An increased demand for ILS investments from entities and individuals interested to enhance their utility from illiquid assets such as commercial real-estate, prompt the next stage of development for ILS. Specifically, our Asset-Backed Insurance-Linked investment facility strives to provide property owners with a (short-term) loan in order to invest in ILS. Furthermore, the fact that there is very little correlation between ILS and risks associated with short-term loans on real-estate (outside of the areas related to the ILS transaction; e.g. earthquake risk in Japan is independent of risks attributed to a commercial property such as hospital in Italy), enables us to structure a solid investment facility benefiting all parties involved in such transaction: lenders, investors and ceding insurers.

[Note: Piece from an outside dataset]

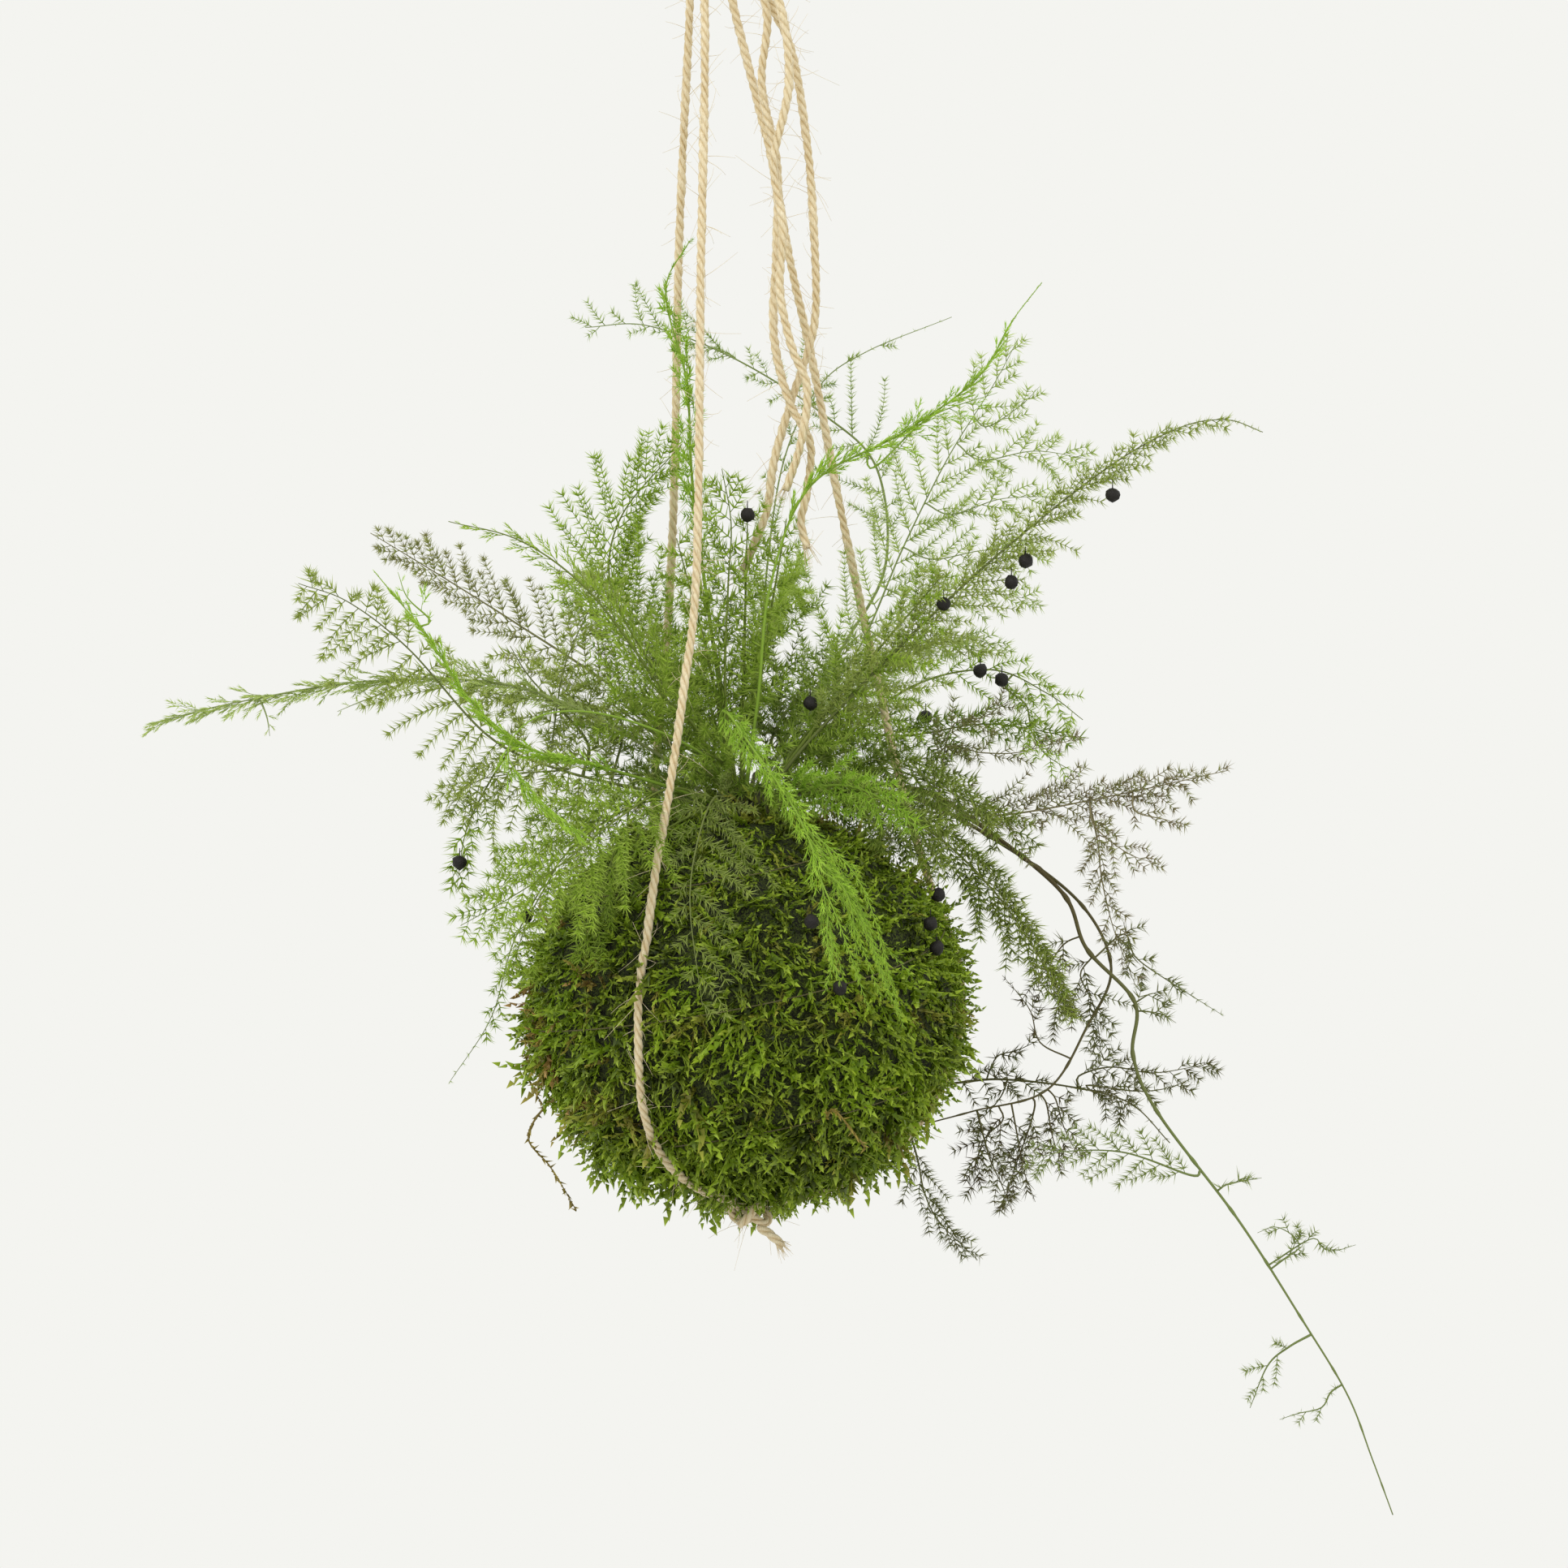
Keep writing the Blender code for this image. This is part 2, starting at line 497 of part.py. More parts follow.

Commercial Real-estate Loans

The typical tenor for a loan for a commercial real estate ranges from 5 to 20 years, with the average estimated to be over 10 years. The amortization schedule is linked to a specific deal, but in most cases is lengthier than the term of the loan. Moreover, the debt repayment is usually executed by installments and only partially amortizing the full value of the loan. Therefore a “balloon payment” mechanism is employed as a one off payment of the borrower to the lender by the end of the loan tenor in order to accomplish the repayment of the full value of the loan. The Loan-to-Value (LTV) offered to borrowers for commercial property typically varies from 60% to 80%, depending on the quality of the property and the credit assessment performed by the lender.


There is a significant distinction between the objective of a borrower in the traditional case (that is, the purpose of ultimately owning a property) and that one associated with a property-backed ILS investment vehicle. In the latter case, the borrower is the owner of the property and is interested to make use of this (illiquid) asset in order to back an investment in ILS. The loan repayment depends on the performance of the ILS investment, and as such, the tenor is substantially shorter (1-4 years; i.e. the tenor can be matched with the risk period and collateral release of an ILS transaction). The loan terms and structure can be fully customized to optimally represent the need of both borrowers and lenders; in particular, proper levels of LTV, repayment schemes and co-investment opportunities of the lender into the ILS transaction(s) allow us setting a fully harmonized and well-aligned investment facility.

Liquid and Bankable Assets

A portfolio of bankable assets with a proper level of diversification and a liquidity criteria can be pledged as a security in exchange to a loan that will be used as a collateral invested in ILS. The particulars of such transaction will depend on the characteristics of the asset portfolio and target ILS investment(s) and shall we tuned to represent the requirements of both investors and banks.

Asset-Backed Insurance-Linked Securities: Structure and Lexicon


Lender: Specialized entity providing a loan against a pledged commercial real-estate as security to a borrower investing in ILS.


Borrower/Investor: An entity owning a commercial property and obtaining a loan from the lender (against pledging the property) in order to invest the proceeds of this loan (equivalently use as collateral) in an ILS transaction.


Ceding Insurer: A (re)insurance firm buying a fully collateralized protection from the borrower/investor.


Segregated Cell: A fully protected cell from other liabilities within Phoenix CRetro other than those related to the risk-transfer agreement with the Ceding Insurer (executed on behalf of the borrower/investor).

Collateral Trust Account: a special purpose trust (in a highly rated bank) holding the collateral and premium. The proceeds are returned back to the borrower/investor by the end of the risk period, unless a loss claimed by the ceding insurer is qualified as per the risk-transfer contract. The beneficial owner of the trust is the Ceding Insurer and the guarantor is the Segregated Cell.